* [Stated problem]
Of the lines listed below, return exactly those that run from the line containing "points += [(-SCREW_TIP_X, 0)]" through the line containing "bpy.data.objects.remove(obj)", both included.

---

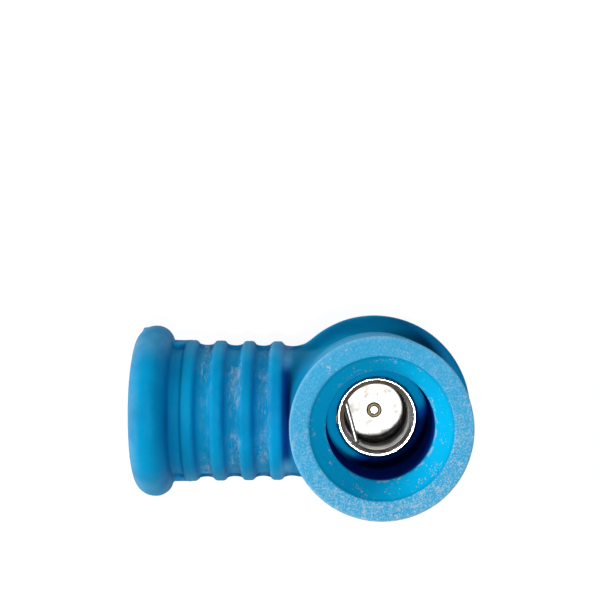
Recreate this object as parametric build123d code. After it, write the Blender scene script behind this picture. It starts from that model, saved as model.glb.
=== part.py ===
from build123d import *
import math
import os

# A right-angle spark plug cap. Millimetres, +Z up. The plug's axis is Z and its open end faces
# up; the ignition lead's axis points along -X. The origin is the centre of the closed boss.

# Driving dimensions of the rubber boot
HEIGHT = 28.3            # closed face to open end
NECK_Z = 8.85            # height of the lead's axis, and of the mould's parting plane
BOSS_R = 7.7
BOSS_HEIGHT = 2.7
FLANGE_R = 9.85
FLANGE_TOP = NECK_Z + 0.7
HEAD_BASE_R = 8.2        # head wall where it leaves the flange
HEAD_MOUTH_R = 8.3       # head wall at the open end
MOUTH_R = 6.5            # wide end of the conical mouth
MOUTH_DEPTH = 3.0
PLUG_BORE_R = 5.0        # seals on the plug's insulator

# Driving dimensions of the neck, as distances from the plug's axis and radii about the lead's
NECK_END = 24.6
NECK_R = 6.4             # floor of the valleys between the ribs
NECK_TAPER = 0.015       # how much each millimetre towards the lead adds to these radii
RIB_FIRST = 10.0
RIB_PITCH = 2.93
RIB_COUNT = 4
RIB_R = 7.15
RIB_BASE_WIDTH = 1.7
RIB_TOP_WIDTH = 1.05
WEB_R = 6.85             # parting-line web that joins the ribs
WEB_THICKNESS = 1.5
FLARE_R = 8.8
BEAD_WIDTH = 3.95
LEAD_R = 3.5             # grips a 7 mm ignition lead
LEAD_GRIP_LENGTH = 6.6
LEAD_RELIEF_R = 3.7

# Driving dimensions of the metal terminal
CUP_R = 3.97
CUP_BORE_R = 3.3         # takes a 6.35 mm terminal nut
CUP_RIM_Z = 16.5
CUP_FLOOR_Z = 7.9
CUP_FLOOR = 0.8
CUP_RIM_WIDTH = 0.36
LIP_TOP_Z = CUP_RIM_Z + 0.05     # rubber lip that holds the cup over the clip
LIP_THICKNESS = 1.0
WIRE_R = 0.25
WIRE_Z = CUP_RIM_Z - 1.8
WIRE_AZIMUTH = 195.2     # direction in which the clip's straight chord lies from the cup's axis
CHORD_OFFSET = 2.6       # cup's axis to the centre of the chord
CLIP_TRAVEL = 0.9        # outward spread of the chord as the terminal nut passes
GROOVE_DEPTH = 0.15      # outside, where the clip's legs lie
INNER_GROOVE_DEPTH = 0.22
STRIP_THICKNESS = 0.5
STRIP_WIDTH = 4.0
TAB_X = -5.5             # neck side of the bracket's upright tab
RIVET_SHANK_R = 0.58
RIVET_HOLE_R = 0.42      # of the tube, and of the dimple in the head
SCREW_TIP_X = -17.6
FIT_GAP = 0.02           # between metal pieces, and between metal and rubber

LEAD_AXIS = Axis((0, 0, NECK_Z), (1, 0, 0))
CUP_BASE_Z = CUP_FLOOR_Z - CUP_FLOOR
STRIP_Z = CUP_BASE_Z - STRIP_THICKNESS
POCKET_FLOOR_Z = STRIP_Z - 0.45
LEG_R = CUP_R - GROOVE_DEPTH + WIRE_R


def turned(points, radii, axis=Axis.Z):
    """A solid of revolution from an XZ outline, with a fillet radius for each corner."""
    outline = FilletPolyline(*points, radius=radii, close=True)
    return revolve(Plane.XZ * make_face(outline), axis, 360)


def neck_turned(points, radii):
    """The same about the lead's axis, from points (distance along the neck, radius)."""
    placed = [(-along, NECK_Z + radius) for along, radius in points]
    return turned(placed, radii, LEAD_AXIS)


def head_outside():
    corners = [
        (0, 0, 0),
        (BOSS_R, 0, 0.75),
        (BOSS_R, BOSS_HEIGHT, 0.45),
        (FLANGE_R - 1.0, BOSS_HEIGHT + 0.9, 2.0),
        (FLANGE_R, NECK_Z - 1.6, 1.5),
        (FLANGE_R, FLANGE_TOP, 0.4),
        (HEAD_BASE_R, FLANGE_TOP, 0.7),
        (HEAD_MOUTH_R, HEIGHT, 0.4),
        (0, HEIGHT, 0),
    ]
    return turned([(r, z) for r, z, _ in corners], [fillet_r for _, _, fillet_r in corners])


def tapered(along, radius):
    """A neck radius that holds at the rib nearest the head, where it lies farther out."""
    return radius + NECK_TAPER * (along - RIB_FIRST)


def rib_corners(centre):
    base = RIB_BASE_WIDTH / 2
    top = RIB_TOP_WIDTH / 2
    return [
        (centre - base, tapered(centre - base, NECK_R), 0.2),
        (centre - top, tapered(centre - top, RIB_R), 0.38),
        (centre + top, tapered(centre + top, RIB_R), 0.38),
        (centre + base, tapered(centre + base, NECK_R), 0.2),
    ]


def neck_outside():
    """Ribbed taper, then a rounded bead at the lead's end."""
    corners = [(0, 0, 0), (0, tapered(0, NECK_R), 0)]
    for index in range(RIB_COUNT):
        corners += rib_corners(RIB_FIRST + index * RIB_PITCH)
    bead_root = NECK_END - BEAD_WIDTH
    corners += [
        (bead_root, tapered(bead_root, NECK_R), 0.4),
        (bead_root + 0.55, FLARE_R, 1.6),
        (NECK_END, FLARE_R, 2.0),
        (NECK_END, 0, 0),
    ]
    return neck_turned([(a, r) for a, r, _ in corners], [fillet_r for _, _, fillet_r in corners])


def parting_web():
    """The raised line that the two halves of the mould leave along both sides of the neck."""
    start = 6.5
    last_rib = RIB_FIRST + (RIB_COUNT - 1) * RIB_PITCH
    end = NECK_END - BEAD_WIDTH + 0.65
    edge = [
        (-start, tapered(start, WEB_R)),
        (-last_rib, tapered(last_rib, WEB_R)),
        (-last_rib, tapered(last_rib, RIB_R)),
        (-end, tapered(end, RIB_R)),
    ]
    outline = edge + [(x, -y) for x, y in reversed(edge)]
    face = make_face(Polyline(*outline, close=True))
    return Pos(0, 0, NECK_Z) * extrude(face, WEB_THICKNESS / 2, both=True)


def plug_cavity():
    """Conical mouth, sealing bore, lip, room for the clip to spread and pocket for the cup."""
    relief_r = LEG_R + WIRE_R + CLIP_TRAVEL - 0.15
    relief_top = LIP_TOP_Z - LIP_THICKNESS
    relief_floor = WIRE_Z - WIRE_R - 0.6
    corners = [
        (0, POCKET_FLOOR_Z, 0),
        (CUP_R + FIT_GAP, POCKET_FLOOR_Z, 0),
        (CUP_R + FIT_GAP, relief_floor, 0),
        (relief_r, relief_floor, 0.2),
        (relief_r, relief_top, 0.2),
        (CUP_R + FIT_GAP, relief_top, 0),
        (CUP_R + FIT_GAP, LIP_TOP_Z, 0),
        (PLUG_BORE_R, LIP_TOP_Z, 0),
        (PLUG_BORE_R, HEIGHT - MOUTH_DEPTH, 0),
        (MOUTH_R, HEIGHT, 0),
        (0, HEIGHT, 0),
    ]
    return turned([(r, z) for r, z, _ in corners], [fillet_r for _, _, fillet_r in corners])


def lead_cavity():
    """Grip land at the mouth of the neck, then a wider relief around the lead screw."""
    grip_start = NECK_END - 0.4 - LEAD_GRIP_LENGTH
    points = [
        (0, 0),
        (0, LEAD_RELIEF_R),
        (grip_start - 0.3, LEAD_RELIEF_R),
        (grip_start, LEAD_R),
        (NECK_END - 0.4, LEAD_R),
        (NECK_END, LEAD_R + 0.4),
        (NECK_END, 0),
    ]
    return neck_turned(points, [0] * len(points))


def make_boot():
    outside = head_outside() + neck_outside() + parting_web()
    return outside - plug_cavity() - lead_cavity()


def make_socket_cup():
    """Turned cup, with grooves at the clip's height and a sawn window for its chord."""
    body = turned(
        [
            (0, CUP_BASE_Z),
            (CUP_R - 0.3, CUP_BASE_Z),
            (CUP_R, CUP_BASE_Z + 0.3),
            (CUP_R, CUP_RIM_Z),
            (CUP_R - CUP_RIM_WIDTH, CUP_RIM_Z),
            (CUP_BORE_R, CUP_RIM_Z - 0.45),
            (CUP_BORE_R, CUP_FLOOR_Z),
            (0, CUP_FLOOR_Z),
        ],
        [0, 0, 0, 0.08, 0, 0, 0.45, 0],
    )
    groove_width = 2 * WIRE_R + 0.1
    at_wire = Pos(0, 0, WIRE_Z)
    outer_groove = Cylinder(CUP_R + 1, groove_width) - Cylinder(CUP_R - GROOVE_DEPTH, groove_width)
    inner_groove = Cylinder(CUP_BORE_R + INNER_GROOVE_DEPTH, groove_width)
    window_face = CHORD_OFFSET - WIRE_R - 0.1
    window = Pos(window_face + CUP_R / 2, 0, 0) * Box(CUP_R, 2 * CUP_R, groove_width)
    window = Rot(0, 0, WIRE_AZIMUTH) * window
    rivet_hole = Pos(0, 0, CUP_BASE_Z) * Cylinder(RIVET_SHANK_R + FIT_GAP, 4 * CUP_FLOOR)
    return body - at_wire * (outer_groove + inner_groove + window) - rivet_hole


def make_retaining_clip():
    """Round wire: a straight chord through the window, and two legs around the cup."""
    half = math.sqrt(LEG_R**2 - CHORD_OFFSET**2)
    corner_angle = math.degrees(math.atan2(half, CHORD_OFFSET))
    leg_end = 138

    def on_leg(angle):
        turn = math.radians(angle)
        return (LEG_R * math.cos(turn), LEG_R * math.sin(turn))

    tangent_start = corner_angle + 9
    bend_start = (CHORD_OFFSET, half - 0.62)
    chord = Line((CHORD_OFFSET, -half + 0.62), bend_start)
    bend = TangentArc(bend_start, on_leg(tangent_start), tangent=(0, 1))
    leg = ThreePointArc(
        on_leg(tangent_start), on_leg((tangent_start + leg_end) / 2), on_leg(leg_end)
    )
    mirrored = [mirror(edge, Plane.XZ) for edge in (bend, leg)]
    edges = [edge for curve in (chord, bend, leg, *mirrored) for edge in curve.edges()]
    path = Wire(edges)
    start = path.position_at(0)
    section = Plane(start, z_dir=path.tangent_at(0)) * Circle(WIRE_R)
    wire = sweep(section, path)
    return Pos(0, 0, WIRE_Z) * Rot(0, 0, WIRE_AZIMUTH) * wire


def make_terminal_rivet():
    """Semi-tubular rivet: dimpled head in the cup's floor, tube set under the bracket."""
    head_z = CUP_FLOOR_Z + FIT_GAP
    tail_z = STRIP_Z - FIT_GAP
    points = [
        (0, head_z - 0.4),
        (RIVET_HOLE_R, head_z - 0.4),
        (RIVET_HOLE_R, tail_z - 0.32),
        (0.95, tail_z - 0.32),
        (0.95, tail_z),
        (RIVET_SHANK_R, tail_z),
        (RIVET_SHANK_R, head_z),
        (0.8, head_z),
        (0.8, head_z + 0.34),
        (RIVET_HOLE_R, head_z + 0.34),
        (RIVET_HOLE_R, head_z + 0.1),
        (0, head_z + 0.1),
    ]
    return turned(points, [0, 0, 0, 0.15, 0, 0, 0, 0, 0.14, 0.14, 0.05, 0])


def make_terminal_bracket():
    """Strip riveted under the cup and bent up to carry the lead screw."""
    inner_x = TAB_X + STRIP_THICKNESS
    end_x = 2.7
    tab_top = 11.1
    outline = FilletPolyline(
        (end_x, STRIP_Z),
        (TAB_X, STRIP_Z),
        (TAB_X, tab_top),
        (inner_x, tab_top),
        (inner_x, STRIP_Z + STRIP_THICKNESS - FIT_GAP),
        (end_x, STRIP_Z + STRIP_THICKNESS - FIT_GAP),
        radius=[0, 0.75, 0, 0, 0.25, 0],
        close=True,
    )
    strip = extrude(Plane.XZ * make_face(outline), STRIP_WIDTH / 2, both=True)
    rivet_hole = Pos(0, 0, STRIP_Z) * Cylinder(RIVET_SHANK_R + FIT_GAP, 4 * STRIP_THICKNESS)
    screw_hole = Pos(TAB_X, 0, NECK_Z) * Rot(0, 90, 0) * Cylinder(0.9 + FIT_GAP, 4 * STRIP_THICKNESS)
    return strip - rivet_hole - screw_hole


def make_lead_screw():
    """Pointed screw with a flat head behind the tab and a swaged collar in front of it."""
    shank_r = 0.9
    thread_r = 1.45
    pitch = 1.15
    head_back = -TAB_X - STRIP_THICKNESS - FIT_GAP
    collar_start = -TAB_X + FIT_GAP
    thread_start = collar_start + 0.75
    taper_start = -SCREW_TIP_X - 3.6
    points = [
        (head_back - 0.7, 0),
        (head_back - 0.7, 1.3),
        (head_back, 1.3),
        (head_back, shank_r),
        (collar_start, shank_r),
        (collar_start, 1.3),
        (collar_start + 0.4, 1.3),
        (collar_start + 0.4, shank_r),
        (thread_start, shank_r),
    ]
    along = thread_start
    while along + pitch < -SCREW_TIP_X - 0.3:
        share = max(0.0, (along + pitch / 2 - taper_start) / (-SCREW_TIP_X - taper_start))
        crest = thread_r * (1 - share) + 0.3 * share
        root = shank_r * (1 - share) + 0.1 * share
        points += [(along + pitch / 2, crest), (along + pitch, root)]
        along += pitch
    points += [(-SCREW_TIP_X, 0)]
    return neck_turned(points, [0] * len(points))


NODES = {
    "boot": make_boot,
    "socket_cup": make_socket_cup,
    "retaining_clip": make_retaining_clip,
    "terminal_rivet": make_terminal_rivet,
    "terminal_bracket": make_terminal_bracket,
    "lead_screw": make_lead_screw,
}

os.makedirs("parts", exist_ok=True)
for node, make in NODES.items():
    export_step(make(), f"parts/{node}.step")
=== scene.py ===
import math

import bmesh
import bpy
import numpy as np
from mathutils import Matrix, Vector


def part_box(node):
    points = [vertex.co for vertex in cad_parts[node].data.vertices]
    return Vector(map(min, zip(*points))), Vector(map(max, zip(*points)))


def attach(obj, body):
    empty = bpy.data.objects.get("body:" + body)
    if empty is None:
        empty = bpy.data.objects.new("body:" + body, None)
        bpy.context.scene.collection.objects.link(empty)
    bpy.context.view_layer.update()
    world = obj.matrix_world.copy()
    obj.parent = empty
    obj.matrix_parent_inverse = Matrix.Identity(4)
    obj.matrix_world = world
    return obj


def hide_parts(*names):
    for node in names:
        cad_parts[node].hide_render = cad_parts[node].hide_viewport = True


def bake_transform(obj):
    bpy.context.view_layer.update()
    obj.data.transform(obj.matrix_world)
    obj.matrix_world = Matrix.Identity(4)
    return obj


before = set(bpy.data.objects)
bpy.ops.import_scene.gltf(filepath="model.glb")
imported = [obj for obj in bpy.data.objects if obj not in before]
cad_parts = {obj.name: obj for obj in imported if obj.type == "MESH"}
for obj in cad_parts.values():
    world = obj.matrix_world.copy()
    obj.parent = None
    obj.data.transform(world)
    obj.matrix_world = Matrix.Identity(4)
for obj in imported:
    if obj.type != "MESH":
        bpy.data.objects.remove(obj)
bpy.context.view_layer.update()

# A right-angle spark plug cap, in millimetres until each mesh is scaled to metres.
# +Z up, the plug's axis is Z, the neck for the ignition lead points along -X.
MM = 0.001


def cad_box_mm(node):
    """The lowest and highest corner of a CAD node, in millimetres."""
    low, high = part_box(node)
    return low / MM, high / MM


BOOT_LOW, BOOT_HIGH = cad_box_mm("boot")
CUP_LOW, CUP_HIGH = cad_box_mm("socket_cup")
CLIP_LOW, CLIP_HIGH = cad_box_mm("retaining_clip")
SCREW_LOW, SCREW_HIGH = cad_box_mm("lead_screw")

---

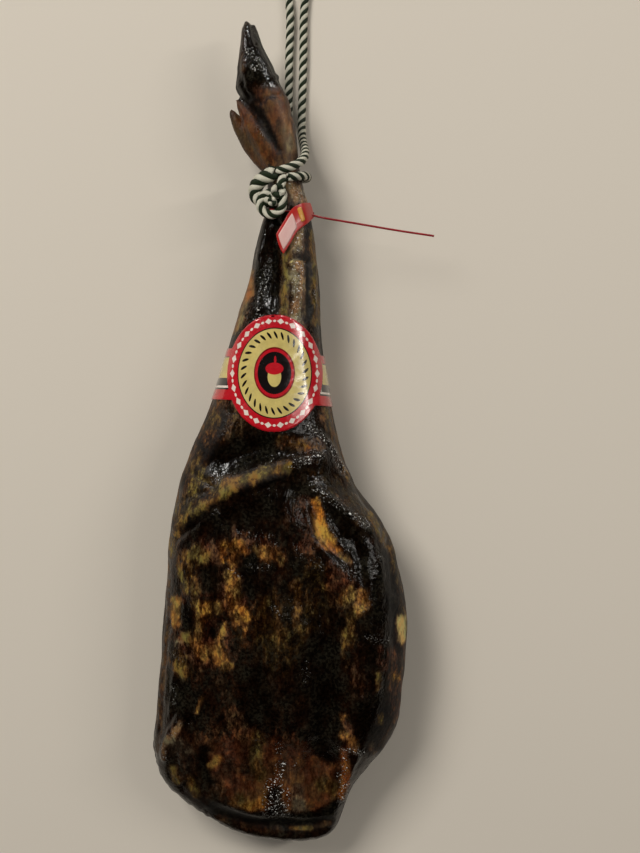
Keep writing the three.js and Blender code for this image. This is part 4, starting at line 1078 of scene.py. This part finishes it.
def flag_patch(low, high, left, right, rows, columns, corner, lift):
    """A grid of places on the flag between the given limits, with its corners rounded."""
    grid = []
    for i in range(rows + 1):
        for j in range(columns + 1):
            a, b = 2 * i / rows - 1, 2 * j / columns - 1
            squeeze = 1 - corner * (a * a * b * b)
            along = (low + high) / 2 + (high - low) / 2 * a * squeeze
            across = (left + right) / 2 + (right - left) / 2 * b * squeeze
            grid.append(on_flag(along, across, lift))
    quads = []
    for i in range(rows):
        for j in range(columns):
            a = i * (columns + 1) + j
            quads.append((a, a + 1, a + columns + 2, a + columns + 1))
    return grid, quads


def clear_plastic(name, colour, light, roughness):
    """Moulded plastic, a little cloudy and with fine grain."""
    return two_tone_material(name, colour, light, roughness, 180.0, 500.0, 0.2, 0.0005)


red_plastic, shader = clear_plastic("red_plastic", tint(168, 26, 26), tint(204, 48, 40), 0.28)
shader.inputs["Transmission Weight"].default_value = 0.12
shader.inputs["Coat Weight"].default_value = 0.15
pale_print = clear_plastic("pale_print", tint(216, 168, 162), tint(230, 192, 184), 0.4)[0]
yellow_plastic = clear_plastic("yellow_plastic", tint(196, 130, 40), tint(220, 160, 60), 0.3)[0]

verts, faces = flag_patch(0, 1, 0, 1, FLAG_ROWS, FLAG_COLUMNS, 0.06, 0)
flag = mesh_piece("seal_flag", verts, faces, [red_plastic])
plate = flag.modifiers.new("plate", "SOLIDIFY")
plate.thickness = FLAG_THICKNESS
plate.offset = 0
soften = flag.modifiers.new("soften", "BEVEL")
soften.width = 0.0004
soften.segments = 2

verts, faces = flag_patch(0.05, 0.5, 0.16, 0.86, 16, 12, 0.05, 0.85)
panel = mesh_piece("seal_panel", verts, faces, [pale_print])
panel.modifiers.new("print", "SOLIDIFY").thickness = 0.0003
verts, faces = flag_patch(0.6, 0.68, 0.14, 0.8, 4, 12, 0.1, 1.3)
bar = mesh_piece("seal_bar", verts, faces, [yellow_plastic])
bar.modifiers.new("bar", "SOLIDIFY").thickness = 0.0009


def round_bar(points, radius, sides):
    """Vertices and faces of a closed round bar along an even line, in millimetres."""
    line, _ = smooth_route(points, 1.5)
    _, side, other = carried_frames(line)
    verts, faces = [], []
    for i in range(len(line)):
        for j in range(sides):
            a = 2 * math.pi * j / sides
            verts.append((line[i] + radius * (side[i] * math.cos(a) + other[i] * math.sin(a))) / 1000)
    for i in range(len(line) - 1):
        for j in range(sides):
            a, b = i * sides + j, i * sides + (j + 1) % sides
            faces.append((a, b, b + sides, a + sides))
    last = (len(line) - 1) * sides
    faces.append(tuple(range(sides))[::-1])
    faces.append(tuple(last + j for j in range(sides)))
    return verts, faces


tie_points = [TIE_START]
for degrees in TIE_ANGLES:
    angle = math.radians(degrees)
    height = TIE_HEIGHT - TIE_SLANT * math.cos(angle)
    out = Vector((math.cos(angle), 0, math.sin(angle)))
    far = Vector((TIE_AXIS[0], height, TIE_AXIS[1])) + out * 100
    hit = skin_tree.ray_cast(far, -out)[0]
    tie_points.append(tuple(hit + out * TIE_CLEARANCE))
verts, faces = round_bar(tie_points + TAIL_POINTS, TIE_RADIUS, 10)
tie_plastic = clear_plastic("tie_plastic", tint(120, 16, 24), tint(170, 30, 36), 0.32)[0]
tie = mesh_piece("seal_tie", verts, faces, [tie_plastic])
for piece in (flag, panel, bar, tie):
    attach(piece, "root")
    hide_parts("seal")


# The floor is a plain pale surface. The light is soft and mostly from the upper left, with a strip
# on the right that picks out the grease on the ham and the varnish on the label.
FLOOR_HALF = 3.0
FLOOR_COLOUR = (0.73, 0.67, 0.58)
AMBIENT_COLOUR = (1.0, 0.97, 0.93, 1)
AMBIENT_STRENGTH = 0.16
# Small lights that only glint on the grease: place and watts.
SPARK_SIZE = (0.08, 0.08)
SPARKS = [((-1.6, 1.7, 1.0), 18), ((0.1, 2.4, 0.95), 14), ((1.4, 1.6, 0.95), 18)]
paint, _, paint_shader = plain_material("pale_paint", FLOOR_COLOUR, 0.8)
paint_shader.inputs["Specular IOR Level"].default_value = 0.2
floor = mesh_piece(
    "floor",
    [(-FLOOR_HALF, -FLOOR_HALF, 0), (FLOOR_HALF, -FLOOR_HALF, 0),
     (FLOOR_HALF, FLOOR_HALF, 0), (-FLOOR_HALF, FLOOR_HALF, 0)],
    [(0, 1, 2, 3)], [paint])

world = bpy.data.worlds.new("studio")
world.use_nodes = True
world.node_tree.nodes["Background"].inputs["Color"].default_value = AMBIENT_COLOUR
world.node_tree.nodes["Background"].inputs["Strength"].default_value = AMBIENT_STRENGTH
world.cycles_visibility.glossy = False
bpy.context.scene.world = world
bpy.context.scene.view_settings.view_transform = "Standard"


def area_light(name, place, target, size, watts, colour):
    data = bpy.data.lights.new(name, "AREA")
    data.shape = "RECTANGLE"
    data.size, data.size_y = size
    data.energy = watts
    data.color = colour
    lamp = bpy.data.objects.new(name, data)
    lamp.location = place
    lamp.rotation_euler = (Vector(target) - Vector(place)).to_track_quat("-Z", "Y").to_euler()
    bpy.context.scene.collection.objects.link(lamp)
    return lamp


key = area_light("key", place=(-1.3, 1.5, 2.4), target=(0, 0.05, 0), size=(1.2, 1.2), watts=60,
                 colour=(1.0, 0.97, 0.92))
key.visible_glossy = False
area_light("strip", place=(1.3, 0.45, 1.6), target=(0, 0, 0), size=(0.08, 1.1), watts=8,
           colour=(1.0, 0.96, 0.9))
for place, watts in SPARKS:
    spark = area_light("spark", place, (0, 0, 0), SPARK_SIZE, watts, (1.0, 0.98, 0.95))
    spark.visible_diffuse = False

---

* [Reply]
    points += [(-SCREW_TIP_X, 0)]
    return neck_turned(points, [0] * len(points))


NODES = {
    "boot": make_boot,
    "socket_cup": make_socket_cup,
    "retaining_clip": make_retaining_clip,
    "terminal_rivet": make_terminal_rivet,
    "terminal_bracket": make_terminal_bracket,
    "lead_screw": make_lead_screw,
}

os.makedirs("parts", exist_ok=True)
for node, make in NODES.items():
    export_step(make(), f"parts/{node}.step")
=== scene.py ===
import math

import bmesh
import bpy
import numpy as np
from mathutils import Matrix, Vector


def part_box(node):
    points = [vertex.co for vertex in cad_parts[node].data.vertices]
    return Vector(map(min, zip(*points))), Vector(map(max, zip(*points)))


def attach(obj, body):
    empty = bpy.data.objects.get("body:" + body)
    if empty is None:
        empty = bpy.data.objects.new("body:" + body, None)
        bpy.context.scene.collection.objects.link(empty)
    bpy.context.view_layer.update()
    world = obj.matrix_world.copy()
    obj.parent = empty
    obj.matrix_parent_inverse = Matrix.Identity(4)
    obj.matrix_world = world
    return obj


def hide_parts(*names):
    for node in names:
        cad_parts[node].hide_render = cad_parts[node].hide_viewport = True


def bake_transform(obj):
    bpy.context.view_layer.update()
    obj.data.transform(obj.matrix_world)
    obj.matrix_world = Matrix.Identity(4)
    return obj


before = set(bpy.data.objects)
bpy.ops.import_scene.gltf(filepath="model.glb")
imported = [obj for obj in bpy.data.objects if obj not in before]
cad_parts = {obj.name: obj for obj in imported if obj.type == "MESH"}
for obj in cad_parts.values():
    world = obj.matrix_world.copy()
    obj.parent = None
    obj.data.transform(world)
    obj.matrix_world = Matrix.Identity(4)
for obj in imported:
    if obj.type != "MESH":
        bpy.data.objects.remove(obj)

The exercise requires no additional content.